Challenge:
In the listing below, find the line holding "lows = Vector([min(point[axis]" and the line holding "obj.parent = empty". Write out those two lines and all lines between, exactly, and nothing more.
BEGIN Dataset extract
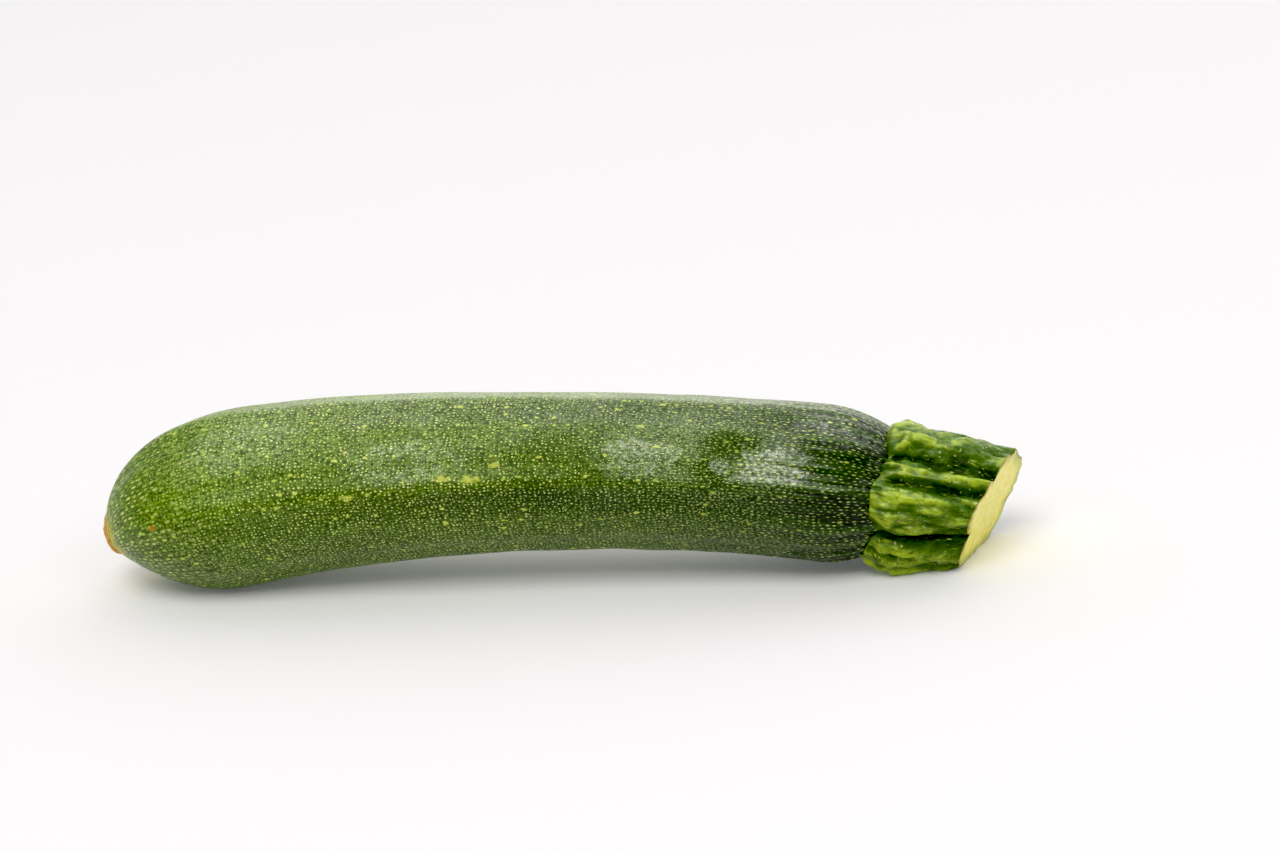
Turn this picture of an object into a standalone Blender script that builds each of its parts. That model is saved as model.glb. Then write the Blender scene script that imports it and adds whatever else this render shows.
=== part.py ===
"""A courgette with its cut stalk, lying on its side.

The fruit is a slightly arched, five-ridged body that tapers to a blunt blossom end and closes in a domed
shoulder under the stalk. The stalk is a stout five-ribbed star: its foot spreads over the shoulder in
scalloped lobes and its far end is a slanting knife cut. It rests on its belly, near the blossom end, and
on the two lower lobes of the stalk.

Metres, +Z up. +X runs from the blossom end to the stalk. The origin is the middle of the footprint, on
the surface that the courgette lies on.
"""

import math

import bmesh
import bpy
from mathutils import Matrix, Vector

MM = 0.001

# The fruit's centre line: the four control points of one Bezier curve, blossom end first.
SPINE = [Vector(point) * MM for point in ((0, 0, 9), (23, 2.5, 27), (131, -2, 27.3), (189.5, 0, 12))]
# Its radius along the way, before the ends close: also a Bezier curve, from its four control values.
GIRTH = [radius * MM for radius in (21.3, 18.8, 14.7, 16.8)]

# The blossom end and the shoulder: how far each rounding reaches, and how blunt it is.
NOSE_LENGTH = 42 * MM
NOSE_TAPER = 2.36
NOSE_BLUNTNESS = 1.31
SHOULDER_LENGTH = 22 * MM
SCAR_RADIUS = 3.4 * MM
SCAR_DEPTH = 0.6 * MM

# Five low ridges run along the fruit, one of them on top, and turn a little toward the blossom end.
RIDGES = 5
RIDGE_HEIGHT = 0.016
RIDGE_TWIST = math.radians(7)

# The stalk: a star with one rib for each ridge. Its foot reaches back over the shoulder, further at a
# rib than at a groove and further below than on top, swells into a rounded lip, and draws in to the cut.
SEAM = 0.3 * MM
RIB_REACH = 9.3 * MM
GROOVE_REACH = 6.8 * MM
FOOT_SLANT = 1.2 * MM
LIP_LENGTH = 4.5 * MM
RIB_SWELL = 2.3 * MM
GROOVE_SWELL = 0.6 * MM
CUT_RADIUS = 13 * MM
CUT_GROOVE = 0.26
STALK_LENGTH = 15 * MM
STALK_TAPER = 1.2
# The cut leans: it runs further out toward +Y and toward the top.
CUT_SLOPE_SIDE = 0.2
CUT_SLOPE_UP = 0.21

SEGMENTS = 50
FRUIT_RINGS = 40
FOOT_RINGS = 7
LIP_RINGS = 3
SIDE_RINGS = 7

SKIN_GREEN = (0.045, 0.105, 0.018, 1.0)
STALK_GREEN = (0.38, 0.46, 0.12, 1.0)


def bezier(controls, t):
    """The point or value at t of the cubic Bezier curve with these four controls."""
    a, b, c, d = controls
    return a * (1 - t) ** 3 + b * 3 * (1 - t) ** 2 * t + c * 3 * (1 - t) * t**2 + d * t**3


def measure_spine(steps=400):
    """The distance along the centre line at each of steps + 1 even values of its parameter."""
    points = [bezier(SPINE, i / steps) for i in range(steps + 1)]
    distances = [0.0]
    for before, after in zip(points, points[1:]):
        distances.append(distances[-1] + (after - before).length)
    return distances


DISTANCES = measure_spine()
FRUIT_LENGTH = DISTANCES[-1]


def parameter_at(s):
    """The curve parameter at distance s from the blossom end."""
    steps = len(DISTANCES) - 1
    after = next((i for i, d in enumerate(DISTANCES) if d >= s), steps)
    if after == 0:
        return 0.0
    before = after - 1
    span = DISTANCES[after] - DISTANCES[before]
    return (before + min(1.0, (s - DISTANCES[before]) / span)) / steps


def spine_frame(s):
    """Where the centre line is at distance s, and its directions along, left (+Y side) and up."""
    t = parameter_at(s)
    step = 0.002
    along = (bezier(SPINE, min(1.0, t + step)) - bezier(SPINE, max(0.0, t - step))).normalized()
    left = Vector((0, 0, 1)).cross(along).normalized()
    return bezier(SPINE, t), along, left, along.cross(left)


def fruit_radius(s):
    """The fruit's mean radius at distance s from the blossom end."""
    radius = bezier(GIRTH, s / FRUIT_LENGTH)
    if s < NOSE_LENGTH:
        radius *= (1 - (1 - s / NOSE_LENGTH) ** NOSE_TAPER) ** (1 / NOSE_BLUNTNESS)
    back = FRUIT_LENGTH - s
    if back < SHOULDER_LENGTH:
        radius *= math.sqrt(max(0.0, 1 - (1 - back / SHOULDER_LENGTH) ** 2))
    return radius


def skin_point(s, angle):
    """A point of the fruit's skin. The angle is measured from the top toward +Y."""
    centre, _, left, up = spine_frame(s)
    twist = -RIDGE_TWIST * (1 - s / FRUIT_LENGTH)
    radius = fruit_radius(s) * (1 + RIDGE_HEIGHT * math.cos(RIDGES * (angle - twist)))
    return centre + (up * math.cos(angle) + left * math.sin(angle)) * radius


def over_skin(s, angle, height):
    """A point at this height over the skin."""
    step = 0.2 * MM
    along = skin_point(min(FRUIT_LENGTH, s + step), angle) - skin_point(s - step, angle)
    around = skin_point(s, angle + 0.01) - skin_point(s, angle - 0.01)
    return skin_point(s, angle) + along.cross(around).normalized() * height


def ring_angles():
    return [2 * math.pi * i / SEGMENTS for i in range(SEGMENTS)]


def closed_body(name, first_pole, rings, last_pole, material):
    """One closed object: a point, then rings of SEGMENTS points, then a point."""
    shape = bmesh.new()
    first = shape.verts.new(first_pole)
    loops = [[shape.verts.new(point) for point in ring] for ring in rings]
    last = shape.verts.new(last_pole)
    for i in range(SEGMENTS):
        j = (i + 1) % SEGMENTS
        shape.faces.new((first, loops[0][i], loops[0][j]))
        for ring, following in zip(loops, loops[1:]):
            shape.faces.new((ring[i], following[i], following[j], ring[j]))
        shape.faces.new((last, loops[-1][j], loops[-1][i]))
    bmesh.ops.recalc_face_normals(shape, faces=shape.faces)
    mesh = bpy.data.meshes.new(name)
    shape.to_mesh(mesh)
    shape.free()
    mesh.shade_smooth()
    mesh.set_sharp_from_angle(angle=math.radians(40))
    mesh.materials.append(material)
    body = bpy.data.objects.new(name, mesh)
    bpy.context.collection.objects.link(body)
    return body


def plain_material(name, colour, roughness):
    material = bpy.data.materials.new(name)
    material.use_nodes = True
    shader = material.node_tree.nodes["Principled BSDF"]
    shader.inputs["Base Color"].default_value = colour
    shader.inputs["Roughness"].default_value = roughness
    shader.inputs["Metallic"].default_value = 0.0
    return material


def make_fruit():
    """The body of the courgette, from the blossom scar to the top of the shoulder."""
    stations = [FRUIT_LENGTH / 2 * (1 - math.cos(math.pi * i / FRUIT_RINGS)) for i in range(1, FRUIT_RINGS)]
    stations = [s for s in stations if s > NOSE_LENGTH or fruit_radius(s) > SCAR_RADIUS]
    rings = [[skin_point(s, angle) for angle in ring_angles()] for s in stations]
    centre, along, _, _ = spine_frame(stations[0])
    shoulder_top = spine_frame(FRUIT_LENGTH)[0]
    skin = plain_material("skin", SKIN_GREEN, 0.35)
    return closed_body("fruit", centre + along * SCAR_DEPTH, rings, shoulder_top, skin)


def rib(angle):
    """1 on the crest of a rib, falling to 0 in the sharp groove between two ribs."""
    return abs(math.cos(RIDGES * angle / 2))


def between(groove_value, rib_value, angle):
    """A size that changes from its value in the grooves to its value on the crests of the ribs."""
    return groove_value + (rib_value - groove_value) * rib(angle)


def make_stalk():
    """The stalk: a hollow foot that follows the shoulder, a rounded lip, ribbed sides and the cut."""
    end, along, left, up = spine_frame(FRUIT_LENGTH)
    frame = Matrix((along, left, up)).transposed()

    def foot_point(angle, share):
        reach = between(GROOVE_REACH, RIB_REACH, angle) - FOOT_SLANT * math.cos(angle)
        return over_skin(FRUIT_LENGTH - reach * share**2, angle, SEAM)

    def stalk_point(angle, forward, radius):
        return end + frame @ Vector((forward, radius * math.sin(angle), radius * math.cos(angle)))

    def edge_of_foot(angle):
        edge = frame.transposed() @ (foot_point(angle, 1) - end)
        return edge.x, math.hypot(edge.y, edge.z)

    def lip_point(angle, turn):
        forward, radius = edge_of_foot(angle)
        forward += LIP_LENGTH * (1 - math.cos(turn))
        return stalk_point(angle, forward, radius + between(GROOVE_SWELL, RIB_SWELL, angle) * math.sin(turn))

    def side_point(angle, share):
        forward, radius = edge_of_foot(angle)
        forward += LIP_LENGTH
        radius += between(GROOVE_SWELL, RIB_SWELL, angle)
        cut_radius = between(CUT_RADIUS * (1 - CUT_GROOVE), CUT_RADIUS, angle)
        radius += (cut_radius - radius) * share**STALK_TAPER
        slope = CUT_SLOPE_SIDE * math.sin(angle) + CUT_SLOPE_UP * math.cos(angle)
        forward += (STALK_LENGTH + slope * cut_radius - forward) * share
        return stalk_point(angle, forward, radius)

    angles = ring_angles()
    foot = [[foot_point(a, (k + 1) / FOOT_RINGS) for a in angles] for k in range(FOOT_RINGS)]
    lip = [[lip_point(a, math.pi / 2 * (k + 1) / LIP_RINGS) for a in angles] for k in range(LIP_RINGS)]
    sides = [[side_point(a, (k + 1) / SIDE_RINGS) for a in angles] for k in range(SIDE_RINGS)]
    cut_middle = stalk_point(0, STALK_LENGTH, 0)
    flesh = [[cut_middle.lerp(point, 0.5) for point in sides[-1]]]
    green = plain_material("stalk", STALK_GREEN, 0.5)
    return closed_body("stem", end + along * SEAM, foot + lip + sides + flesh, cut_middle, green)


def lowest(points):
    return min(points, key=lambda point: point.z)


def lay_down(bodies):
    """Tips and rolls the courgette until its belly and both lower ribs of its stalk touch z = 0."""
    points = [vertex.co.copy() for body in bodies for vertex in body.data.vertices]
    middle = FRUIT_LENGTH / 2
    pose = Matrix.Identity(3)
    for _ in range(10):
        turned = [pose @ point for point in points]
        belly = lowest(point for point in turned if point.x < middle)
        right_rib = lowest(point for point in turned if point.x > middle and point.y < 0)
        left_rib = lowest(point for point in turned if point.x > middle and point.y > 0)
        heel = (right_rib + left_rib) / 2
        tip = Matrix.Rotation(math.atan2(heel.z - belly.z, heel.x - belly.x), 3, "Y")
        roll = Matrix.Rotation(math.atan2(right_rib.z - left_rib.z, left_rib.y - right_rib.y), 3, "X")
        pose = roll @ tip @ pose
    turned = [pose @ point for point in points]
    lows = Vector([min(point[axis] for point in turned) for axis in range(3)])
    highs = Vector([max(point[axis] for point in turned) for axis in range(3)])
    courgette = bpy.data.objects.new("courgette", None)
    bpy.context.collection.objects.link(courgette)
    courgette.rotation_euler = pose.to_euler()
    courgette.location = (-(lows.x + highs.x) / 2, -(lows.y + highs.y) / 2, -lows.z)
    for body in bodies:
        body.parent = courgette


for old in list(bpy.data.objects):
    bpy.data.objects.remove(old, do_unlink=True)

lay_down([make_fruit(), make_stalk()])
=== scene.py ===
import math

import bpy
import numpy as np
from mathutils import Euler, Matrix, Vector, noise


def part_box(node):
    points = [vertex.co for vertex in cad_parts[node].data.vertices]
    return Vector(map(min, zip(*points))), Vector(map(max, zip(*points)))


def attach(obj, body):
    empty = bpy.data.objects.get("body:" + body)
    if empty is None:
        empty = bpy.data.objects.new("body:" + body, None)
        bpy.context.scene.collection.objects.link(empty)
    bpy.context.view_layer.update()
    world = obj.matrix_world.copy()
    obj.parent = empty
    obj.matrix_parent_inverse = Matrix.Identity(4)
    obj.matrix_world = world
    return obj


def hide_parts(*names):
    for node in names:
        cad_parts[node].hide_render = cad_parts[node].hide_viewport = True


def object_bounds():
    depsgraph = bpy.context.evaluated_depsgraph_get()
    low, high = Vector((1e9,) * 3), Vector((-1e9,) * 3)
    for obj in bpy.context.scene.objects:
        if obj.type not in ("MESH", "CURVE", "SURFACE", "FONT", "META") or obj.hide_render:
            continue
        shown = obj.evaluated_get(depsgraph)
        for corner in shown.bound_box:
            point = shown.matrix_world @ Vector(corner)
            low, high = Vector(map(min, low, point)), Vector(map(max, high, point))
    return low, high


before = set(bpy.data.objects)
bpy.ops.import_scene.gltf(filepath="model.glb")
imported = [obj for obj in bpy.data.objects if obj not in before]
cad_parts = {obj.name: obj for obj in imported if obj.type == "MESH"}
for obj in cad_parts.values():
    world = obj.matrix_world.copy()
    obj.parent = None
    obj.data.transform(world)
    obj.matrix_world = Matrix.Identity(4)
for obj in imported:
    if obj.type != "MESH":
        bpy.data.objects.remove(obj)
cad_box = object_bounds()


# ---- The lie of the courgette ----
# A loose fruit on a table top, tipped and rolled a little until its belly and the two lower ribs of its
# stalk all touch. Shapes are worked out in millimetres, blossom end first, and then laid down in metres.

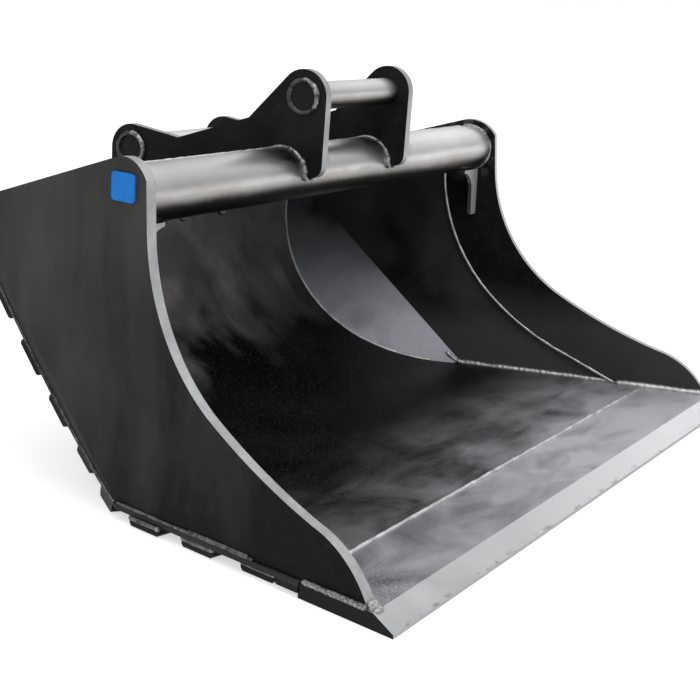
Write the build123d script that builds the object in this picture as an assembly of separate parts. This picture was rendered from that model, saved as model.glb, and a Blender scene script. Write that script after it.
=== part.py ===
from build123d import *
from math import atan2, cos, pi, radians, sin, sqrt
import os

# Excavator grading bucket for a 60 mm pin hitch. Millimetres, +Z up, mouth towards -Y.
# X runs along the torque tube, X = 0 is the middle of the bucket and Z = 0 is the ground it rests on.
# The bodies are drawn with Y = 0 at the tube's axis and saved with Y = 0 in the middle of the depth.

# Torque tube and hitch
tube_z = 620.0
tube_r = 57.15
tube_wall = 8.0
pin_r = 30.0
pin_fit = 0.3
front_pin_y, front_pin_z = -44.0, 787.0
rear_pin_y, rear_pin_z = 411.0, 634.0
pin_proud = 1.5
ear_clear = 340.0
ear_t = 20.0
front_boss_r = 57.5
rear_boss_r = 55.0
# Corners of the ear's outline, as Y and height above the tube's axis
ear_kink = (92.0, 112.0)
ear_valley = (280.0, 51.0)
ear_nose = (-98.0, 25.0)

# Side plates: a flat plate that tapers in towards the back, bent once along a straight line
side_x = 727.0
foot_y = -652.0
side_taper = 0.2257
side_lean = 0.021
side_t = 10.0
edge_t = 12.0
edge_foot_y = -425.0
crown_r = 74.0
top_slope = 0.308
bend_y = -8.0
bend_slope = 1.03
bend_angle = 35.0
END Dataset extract
Exercise result:
    lows = Vector([min(point[axis] for point in turned) for axis in range(3)])
    highs = Vector([max(point[axis] for point in turned) for axis in range(3)])
    courgette = bpy.data.objects.new("courgette", None)
    bpy.context.collection.objects.link(courgette)
    courgette.rotation_euler = pose.to_euler()
    courgette.location = (-(lows.x + highs.x) / 2, -(lows.y + highs.y) / 2, -lows.z)
    for body in bodies:
        body.parent = courgette


for old in list(bpy.data.objects):
    bpy.data.objects.remove(old, do_unlink=True)

lay_down([make_fruit(), make_stalk()])
=== scene.py ===
import math

import bpy
import numpy as np
from mathutils import Euler, Matrix, Vector, noise


def part_box(node):
    points = [vertex.co for vertex in cad_parts[node].data.vertices]
    return Vector(map(min, zip(*points))), Vector(map(max, zip(*points)))


def attach(obj, body):
    empty = bpy.data.objects.get("body:" + body)
    if empty is None:
        empty = bpy.data.objects.new("body:" + body, None)
        bpy.context.scene.collection.objects.link(empty)
    bpy.context.view_layer.update()
    world = obj.matrix_world.copy()
    obj.parent = empty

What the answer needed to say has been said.